From the synopsis I really thought this book was about something other than a girl who goes psycho when her boyfriend leaves her and decides to follow him in stalker fashion all the way to California. Because he is her love for all eternity and they belong together and he just needs to see her to know that. Because with him she is a better version of herself (Joy 2.0) and without him everything loses its glow and she can't breathe. Wanting closure and a defined relationship status is one thing, this is something else entirely and far more dire. Even when she sees Zan again and realizes he is the world's biggest jerk I was still concerned for Joy's stability, because not half an hour later she is actively thinking of Noah as a romantic interest. That is not an exaggeration, it happens that fast. I think the author was trying to pave the way for this switch. Anyone who reads the synopsis has to suspect that is the way it is going to go and the author does try and make it seem as though Joy has feelings for Noah all along she doesn't want to own up to. It didn't work for me though. Joy was just far too unhealthily obsessed with one boy who she defined herself by. When she lost him it seemed like she latched on to the next available boy for her to do the same thing with. We are supposed to believe that things with Noah are different because Joy has thoughts and feelings about him she never had with Zan. Then one has to question what the psycho stalker show over Zan was all about. Joy doesn't need another boyfriend, she needs to figure out who she is and what she wants. That idea isn't even flirted with though.

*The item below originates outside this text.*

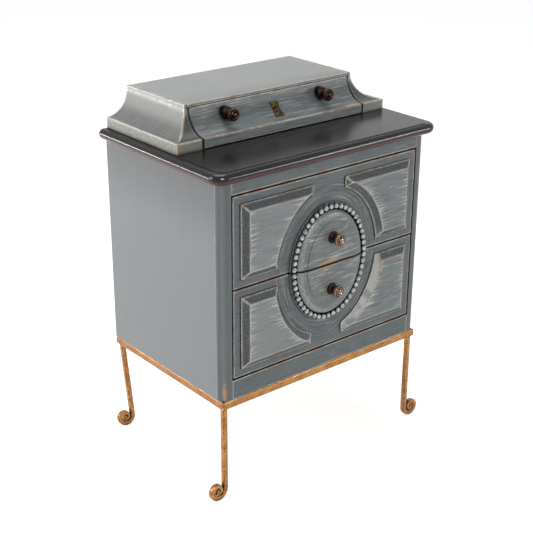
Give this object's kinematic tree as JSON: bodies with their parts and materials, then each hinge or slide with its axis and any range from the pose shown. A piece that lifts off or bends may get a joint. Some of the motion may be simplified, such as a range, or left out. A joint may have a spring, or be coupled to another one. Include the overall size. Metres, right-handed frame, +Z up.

So in the end I was less than impressed.
Synopsis (from Goodreads):
What's worse than getting dumped? Not even knowing if you've been dumped. Joy got no goodbye, and certainly no explanation when Zan - the love of her life and the only good thing about stifling, backward Haven, Utah - unceremoniously and unexpectedly left for college a year early. Joy needs closure almost as much as she needs Zan, so she heads for California, and Zan, riding shotgun beside Zan's former-best-friend Noah.
When the story began I really felt a connection to Joy. She loves reading and books. She is the new girl at her high school and I know how that feels. I also moved my junior year of high school and that is not an easy time in one's life to make such a transition. When I came across this part I thought Joy was going to be my literary BFF: "I'd purposely waited until last to unpack my books. I loved my books too much to shove on a shelf willy-nilly. Books equaled permanence." And here I thought I was the only one weird enough to think that. I also liked how Joy was questioning her world. She is a Mormon and has recently moved from a town with a small community of Mormons to Haven, Utah where that is all the community to be had. She doesn't wish to rebel against the religion she was brought up in. She just doesn't like what she sees about it in Haven: "Even now that I live in a town where it's hard to tell where belief ends and culture begins-I don't like the culture, but I do like the belief." I really liked this insight. This is something everyone should sort out no matter what belief system they are being raised with. So I was immensely disappointed as the book continued and Joy kind of pulled a Bella Swan.
From the synopsis I really thought this book was about something other than a girl who goes psycho when her boyfriend leaves her and decides to follow him in stalker fashion all the way to California. Because he is her love for all eternity and they belong together and he just needs to see her to know that. Because with him she is a better version of herself (Joy 2.0) and without him everything loses its glow and she can't breathe. Wanting closure and a defined relationship status is one thing, this is something else entirely and far more dire. Even when she sees Zan again and realizes he is the world's biggest jerk I was still concerned for Joy's stability, because not half an hour later she is actively thinking of Noah as a romantic interest. That is not an exaggeration, it happens that fast. I think the author was trying to pave the way for this switch. Anyone who reads the synopsis has to suspect that is the way it is going to go and the author does try and make it seem as though Joy has feelings for Noah all along she doesn't want to own up to. It didn't work for me though. Joy was just far too unhealthily obsessed with one boy who she defined herself by. When she lost him it seemed like she latched on to the next available boy for her to do the same thing with. We are supposed to believe that things with Noah are different because Joy has thoughts and feelings about him she never had with Zan. Then one has to question what the psycho stalker show over Zan was all about. Joy doesn't need another boyfriend, she needs to figure out who she is and what she wants. That idea isn't even flirted with though.
So in the end I was less than impressed.